### AIM OF THE TASK
Return the whole listing exactly as it stands.

※

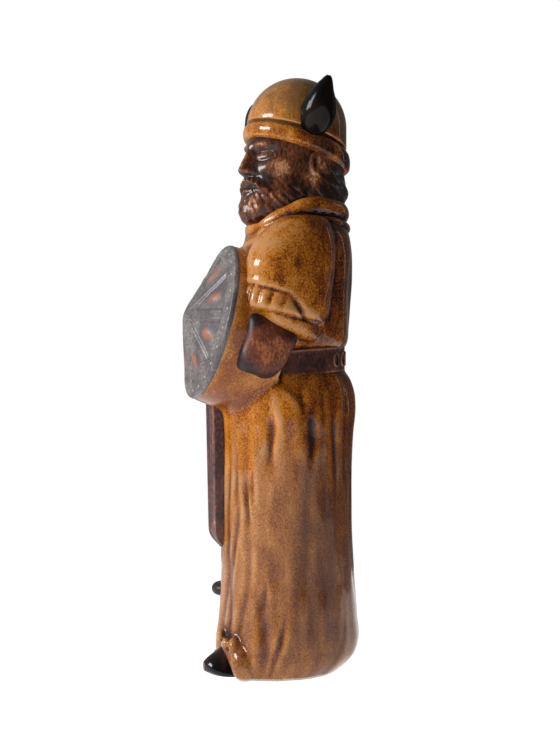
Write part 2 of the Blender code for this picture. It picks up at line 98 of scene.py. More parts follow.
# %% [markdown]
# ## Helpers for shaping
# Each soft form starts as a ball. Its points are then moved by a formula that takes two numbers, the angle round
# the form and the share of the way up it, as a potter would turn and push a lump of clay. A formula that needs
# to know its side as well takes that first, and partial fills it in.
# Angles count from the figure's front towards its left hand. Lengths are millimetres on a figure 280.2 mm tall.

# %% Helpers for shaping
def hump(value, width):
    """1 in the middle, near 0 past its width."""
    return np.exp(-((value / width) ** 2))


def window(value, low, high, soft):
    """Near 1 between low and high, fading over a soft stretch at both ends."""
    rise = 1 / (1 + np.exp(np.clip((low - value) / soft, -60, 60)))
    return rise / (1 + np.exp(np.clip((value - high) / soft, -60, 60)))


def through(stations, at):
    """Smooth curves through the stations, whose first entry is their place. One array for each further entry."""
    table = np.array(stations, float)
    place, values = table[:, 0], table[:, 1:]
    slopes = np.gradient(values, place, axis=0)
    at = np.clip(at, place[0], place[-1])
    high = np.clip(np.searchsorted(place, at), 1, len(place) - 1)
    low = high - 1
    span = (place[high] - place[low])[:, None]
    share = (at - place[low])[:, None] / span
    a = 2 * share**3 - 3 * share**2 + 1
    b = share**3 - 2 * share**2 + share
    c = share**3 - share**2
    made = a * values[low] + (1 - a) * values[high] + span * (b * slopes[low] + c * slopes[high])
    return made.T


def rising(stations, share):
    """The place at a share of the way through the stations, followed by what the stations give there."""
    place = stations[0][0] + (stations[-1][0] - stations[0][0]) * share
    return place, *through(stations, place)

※

### RESULT OF THE TASK
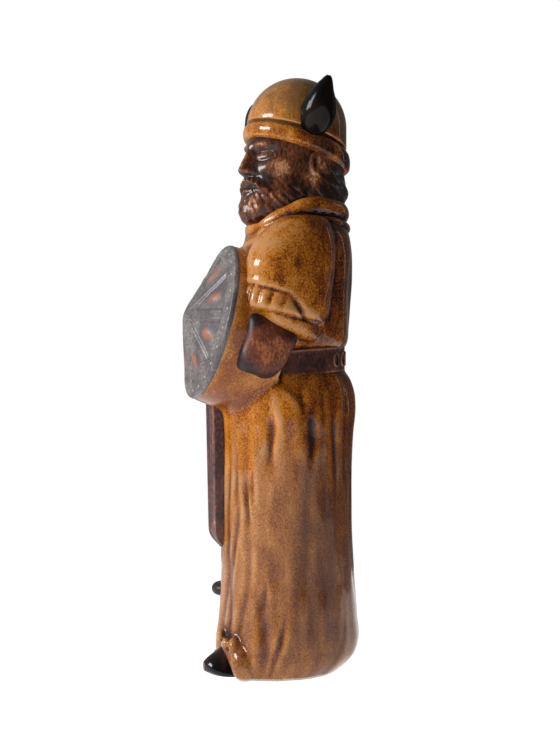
Write part 2 of the Blender code for this picture. It picks up at line 98 of scene.py. More parts follow.
# %% [markdown]
# ## Helpers for shaping
# Each soft form starts as a ball. Its points are then moved by a formula that takes two numbers, the angle round
# the form and the share of the way up it, as a potter would turn and push a lump of clay. A formula that needs
# to know its side as well takes that first, and partial fills it in.
# Angles count from the figure's front towards its left hand. Lengths are millimetres on a figure 280.2 mm tall.

# %% Helpers for shaping
def hump(value, width):
    """1 in the middle, near 0 past its width."""
    return np.exp(-((value / width) ** 2))


def window(value, low, high, soft):
    """Near 1 between low and high, fading over a soft stretch at both ends."""
    rise = 1 / (1 + np.exp(np.clip((low - value) / soft, -60, 60)))
    return rise / (1 + np.exp(np.clip((value - high) / soft, -60, 60)))


def through(stations, at):
    """Smooth curves through the stations, whose first entry is their place. One array for each further entry."""
    table = np.array(stations, float)
    place, values = table[:, 0], table[:, 1:]
    slopes = np.gradient(values, place, axis=0)
    at = np.clip(at, place[0], place[-1])
    high = np.clip(np.searchsorted(place, at), 1, len(place) - 1)
    low = high - 1
    span = (place[high] - place[low])[:, None]
    share = (at - place[low])[:, None] / span
    a = 2 * share**3 - 3 * share**2 + 1
    b = share**3 - 2 * share**2 + share
    c = share**3 - share**2
    made = a * values[low] + (1 - a) * values[high] + span * (b * slopes[low] + c * slopes[high])
    return made.T


def rising(stations, share):
    """The place at a share of the way through the stations, followed by what the stations give there."""
    place = stations[0][0] + (stations[-1][0] - stations[0][0]) * share
    return place, *through(stations, place)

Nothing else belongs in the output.